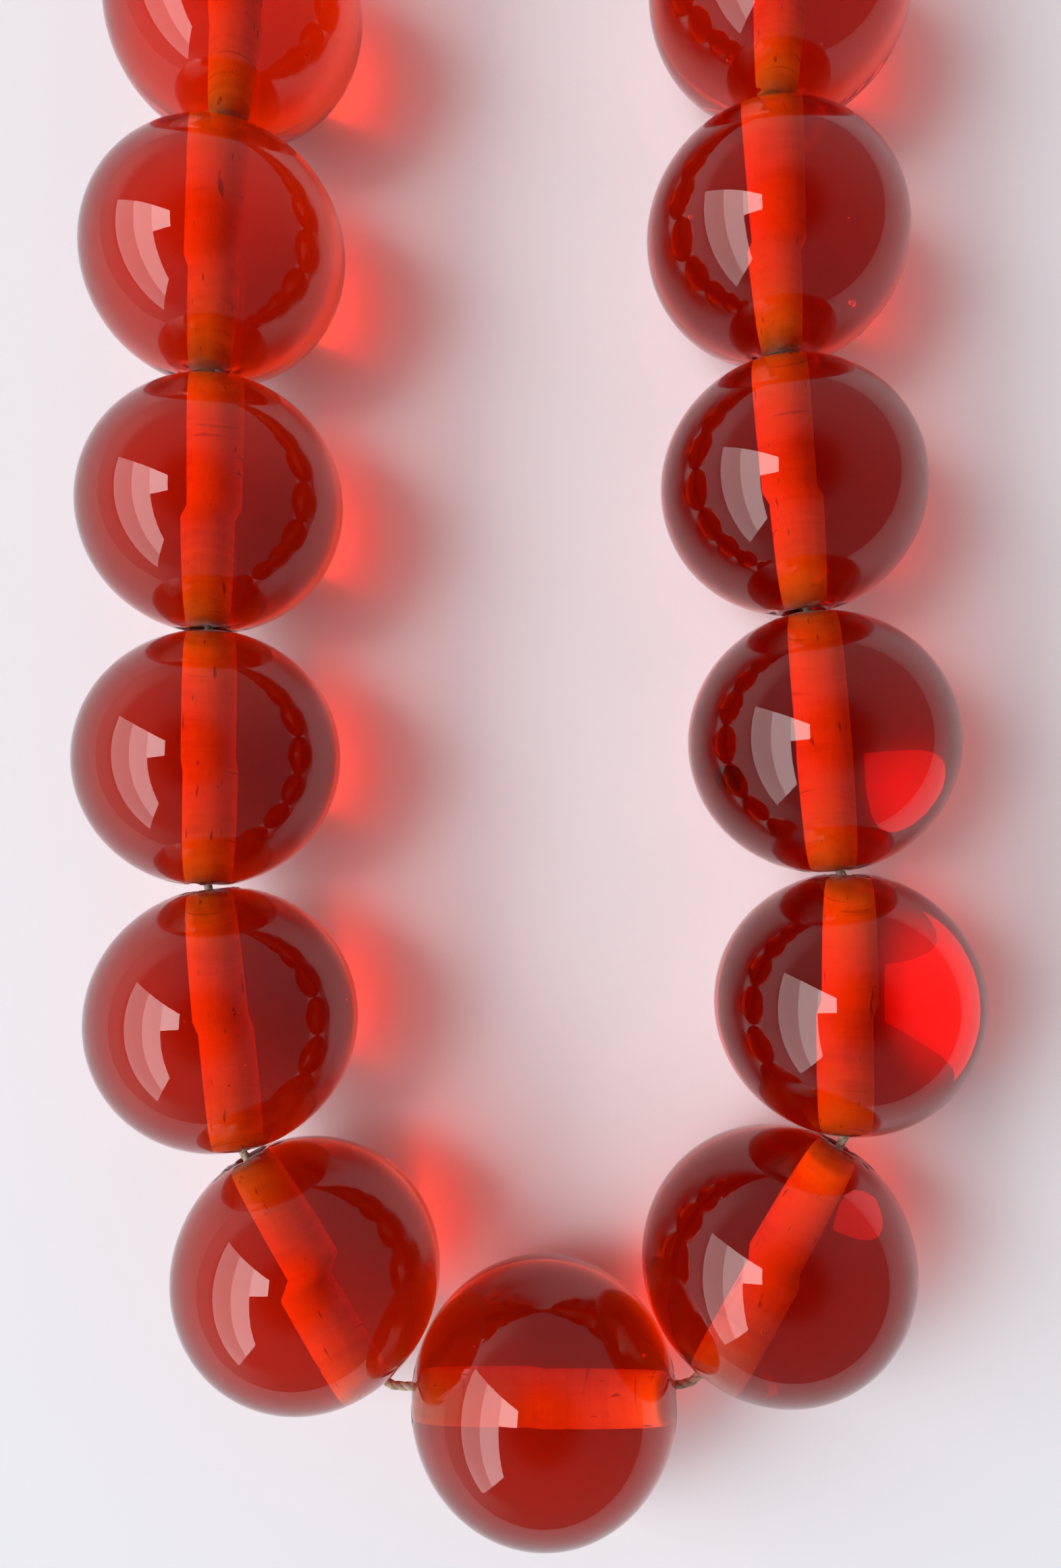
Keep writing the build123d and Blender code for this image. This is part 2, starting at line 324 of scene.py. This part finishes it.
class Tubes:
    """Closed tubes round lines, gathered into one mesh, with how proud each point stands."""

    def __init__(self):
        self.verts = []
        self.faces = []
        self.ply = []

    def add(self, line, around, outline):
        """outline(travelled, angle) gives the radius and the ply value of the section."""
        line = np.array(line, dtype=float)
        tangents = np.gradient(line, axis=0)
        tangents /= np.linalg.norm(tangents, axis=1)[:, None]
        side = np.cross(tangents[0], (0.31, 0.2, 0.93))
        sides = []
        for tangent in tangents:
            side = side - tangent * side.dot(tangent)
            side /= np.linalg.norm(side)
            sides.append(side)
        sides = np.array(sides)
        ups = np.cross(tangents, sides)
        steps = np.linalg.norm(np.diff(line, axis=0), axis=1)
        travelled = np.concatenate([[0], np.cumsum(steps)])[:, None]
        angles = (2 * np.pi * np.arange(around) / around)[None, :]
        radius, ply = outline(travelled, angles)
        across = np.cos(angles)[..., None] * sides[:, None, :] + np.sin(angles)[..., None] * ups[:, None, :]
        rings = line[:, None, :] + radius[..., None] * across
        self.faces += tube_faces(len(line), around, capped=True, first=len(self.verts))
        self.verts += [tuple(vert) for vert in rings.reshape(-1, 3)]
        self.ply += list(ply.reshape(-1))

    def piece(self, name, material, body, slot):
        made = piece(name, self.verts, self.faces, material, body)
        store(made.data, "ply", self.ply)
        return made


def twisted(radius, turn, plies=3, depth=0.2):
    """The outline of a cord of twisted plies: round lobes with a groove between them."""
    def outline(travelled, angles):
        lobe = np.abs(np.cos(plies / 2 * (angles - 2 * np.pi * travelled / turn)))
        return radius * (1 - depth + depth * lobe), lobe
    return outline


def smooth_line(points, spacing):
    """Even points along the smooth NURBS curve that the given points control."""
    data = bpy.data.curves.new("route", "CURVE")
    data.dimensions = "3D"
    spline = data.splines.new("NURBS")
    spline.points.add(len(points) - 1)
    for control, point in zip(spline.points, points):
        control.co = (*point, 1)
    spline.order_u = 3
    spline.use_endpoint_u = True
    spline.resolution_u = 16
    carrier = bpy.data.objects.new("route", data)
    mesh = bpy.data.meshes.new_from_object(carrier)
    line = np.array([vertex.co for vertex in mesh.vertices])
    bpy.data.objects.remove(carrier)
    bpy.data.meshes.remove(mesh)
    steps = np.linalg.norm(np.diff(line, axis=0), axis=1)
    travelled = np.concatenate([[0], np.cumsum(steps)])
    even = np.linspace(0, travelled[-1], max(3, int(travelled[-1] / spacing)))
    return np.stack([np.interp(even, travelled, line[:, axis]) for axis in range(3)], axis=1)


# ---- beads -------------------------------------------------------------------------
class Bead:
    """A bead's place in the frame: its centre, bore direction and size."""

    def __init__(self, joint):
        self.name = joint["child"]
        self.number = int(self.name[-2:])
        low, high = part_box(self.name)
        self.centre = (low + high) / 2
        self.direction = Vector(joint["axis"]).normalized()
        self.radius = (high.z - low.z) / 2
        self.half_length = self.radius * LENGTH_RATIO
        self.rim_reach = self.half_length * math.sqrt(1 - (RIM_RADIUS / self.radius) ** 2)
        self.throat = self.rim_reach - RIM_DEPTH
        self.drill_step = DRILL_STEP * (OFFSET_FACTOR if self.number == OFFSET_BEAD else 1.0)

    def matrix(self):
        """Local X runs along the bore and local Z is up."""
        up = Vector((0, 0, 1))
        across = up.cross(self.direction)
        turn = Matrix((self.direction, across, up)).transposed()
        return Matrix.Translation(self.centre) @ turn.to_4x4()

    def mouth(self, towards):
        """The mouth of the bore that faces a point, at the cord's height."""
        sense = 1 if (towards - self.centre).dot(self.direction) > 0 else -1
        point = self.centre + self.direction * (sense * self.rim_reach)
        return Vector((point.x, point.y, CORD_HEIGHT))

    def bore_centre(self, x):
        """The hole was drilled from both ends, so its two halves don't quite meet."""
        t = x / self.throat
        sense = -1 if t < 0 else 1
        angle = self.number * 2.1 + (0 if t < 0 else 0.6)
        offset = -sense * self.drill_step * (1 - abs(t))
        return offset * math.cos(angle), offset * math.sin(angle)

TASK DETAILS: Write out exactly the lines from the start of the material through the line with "self.ply += list(ply.reshape(-1))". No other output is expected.

EXPECTED ANSWER:
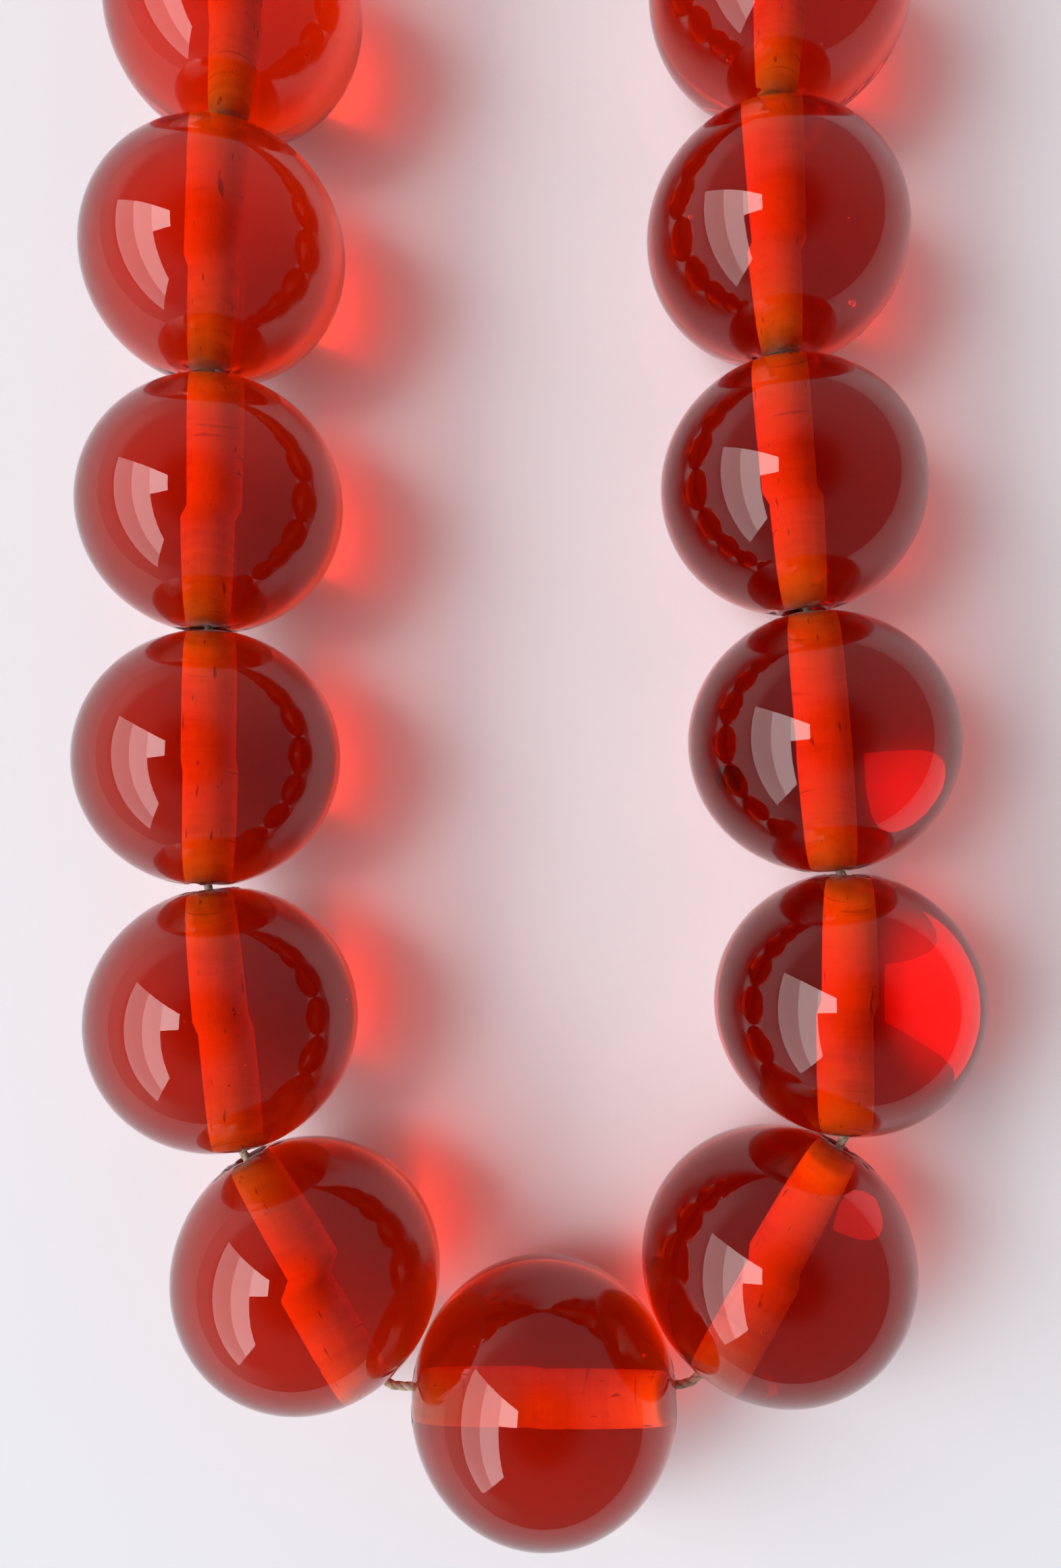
Keep writing the build123d and Blender code for this image. This is part 2, starting at line 324 of scene.py. This part finishes it.
class Tubes:
    """Closed tubes round lines, gathered into one mesh, with how proud each point stands."""

    def __init__(self):
        self.verts = []
        self.faces = []
        self.ply = []

    def add(self, line, around, outline):
        """outline(travelled, angle) gives the radius and the ply value of the section."""
        line = np.array(line, dtype=float)
        tangents = np.gradient(line, axis=0)
        tangents /= np.linalg.norm(tangents, axis=1)[:, None]
        side = np.cross(tangents[0], (0.31, 0.2, 0.93))
        sides = []
        for tangent in tangents:
            side = side - tangent * side.dot(tangent)
            side /= np.linalg.norm(side)
            sides.append(side)
        sides = np.array(sides)
        ups = np.cross(tangents, sides)
        steps = np.linalg.norm(np.diff(line, axis=0), axis=1)
        travelled = np.concatenate([[0], np.cumsum(steps)])[:, None]
        angles = (2 * np.pi * np.arange(around) / around)[None, :]
        radius, ply = outline(travelled, angles)
        across = np.cos(angles)[..., None] * sides[:, None, :] + np.sin(angles)[..., None] * ups[:, None, :]
        rings = line[:, None, :] + radius[..., None] * across
        self.faces += tube_faces(len(line), around, capped=True, first=len(self.verts))
        self.verts += [tuple(vert) for vert in rings.reshape(-1, 3)]
        self.ply += list(ply.reshape(-1))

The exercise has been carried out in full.